After the disappointing penultimate season of The Sopranos, I was down on HBO and had low expectations for Big Love, but it won me over. Although the show didn’t ignore the big questions of polygamy (fear of discovery, the rights of the “wives” whose marriages aren’t registered with the state, the abuse of young women bonded to old men, the driving off of the young men of the communities to keep the young women for the old bucks, etc.), its strength was in the psychological portrayal of the characters—especially Bill and the three sister wives—and the representation of faith.

I guess I should also find a place on this list for the shows that I watch every single week, even if I think they’re kind of dumb.
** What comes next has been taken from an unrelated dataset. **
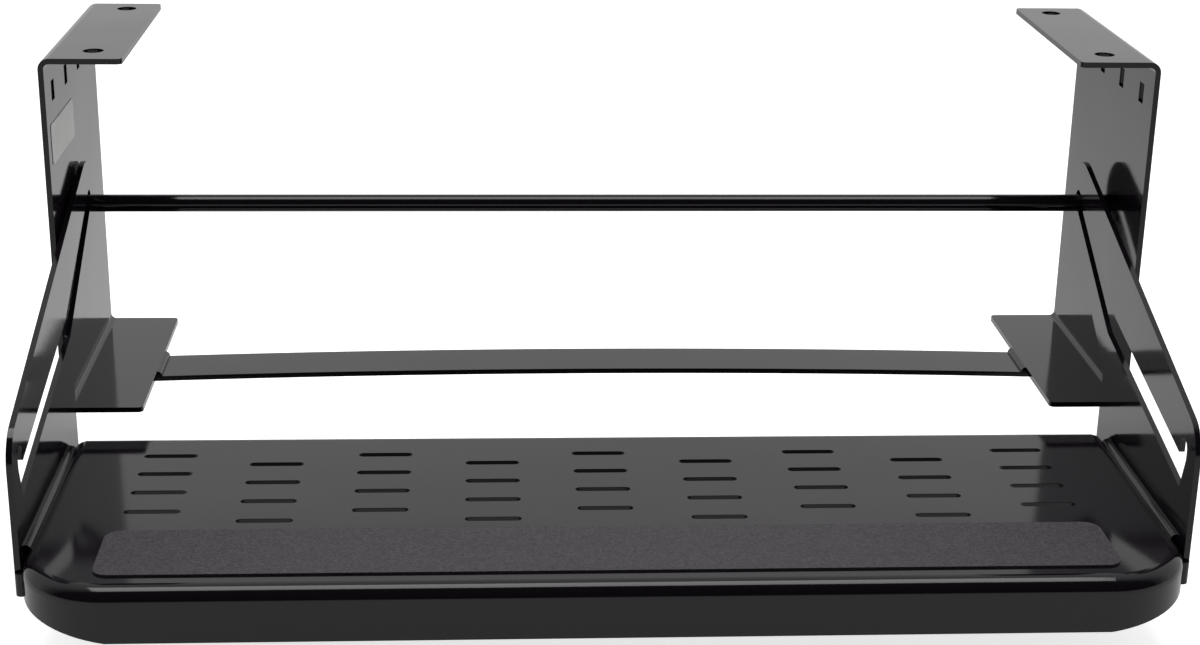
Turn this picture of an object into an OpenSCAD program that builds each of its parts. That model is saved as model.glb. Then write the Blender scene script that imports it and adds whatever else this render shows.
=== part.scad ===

Pride of place goes to ESPN’s The Sports Reporters—the guests are often cliché-spouting blowhards, some of whom are so sure that they’re right about everything that you fear for their health (cf John Feinstein’s red-faced rant about the ridiculousness of the World Cup being decided by penalty kicks)—but I stick around for Mitch Albom’s ears, the opportunity to count how many lines from his Sunday Daily News column Mike Lupica can recite on the show, and John Saunders’ Canadianity. Also in this category: On Stage and Theater Talk.

I’ll give the last slot to British detective shows—those short-run series that show up out of the blue on that unfathomable mystery that is the BBC America schedule or on the sickly beast known as PBS. The standout from the last year was, of course, the final Prime Suspect, but the Inspector Lynley Mysteries, Waking the Dead, The Night Detective, and even Rosemary and Thyme get rapt attention in our house. At least a couple of those shows are products of commercial television, but the BBC programs do have that advantage of uninterrupted narrative—that is, no false “now we go to commercial” climaxes to reach every 12 minutes—and rather more robust language than I can imagine hearing on U.S. network shows.